# start of SOURCE MATERIAL

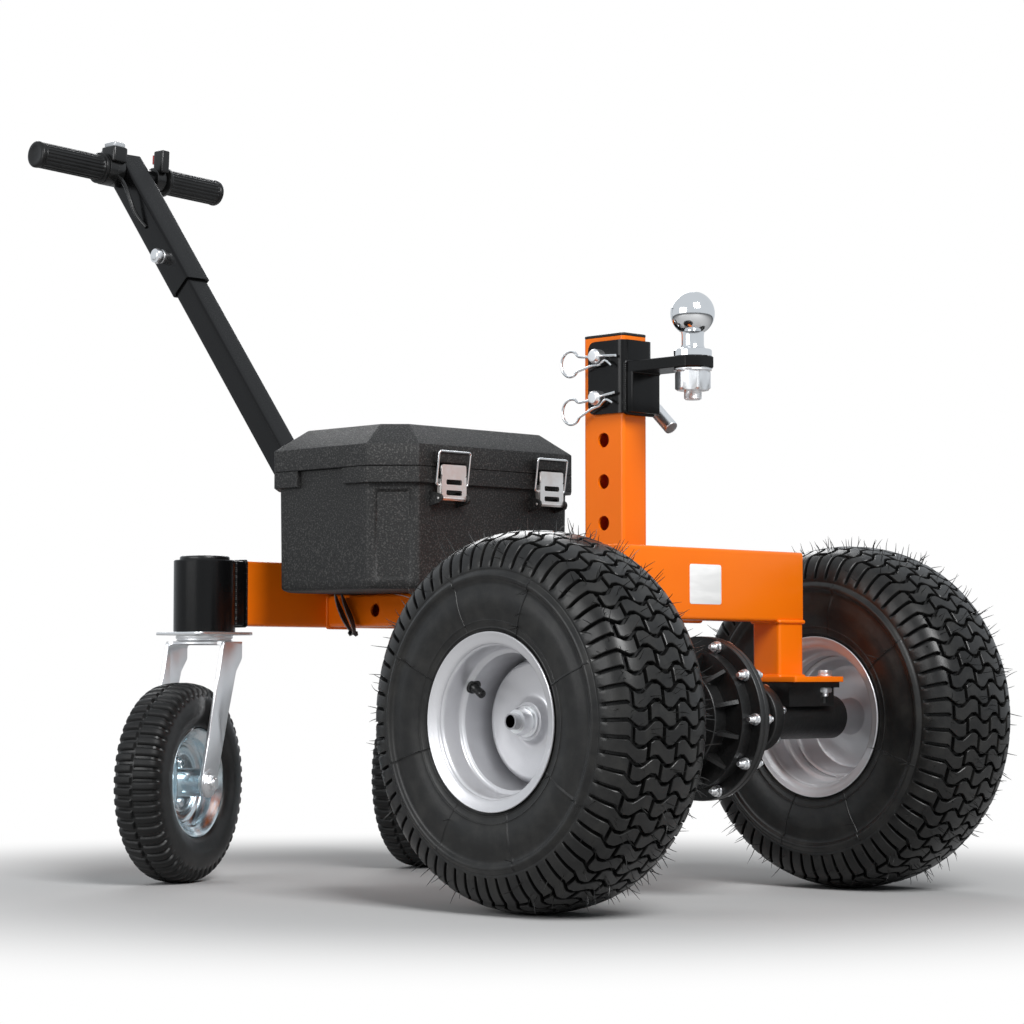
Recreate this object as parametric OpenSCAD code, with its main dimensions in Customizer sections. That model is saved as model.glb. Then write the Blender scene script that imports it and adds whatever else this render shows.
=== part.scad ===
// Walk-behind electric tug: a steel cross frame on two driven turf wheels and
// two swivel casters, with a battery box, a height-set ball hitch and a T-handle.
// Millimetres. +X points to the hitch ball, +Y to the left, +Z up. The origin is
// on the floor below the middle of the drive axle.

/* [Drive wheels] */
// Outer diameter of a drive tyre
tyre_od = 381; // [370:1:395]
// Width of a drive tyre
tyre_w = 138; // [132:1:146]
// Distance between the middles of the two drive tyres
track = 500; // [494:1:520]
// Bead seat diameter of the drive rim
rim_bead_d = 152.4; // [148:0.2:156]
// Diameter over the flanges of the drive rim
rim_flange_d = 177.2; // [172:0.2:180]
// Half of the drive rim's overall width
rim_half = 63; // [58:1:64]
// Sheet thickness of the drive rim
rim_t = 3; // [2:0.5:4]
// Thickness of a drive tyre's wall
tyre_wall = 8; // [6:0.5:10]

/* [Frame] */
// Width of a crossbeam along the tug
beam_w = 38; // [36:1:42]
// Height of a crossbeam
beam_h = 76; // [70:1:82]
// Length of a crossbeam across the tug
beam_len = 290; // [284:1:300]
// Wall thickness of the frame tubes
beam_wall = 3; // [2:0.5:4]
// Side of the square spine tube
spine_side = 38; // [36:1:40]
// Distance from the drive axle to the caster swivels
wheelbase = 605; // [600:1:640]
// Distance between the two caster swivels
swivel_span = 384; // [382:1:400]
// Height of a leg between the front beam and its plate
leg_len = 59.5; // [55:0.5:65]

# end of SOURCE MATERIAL

REQUEST: Reprint the data above from the opening line to the line holding "the drive axle.", inclusive, and nothing else.

ANSWER TO THIS TASK:
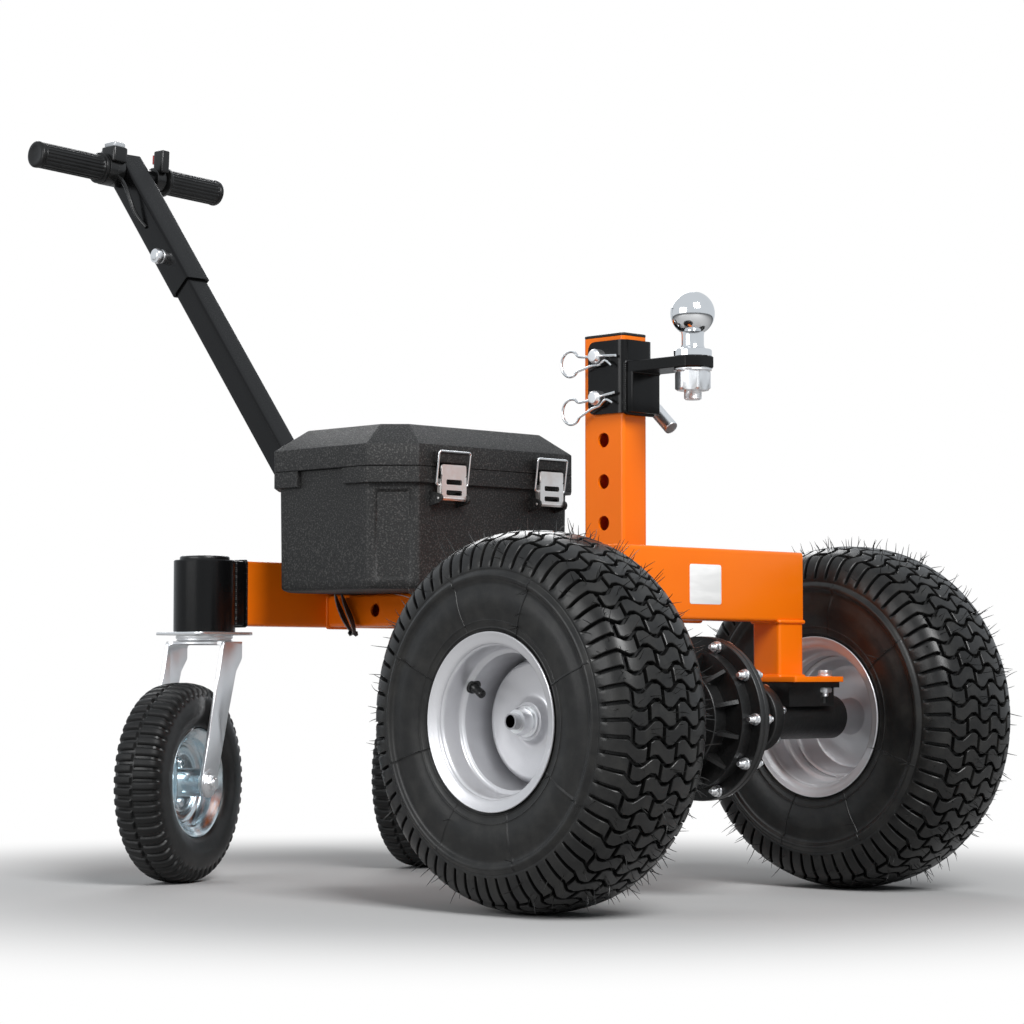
Recreate this object as parametric OpenSCAD code, with its main dimensions in Customizer sections. That model is saved as model.glb. Then write the Blender scene script that imports it and adds whatever else this render shows.
=== part.scad ===
// Walk-behind electric tug: a steel cross frame on two driven turf wheels and
// two swivel casters, with a battery box, a height-set ball hitch and a T-handle.
// Millimetres. +X points to the hitch ball, +Y to the left, +Z up. The origin is
// on the floor below the middle of the drive axle.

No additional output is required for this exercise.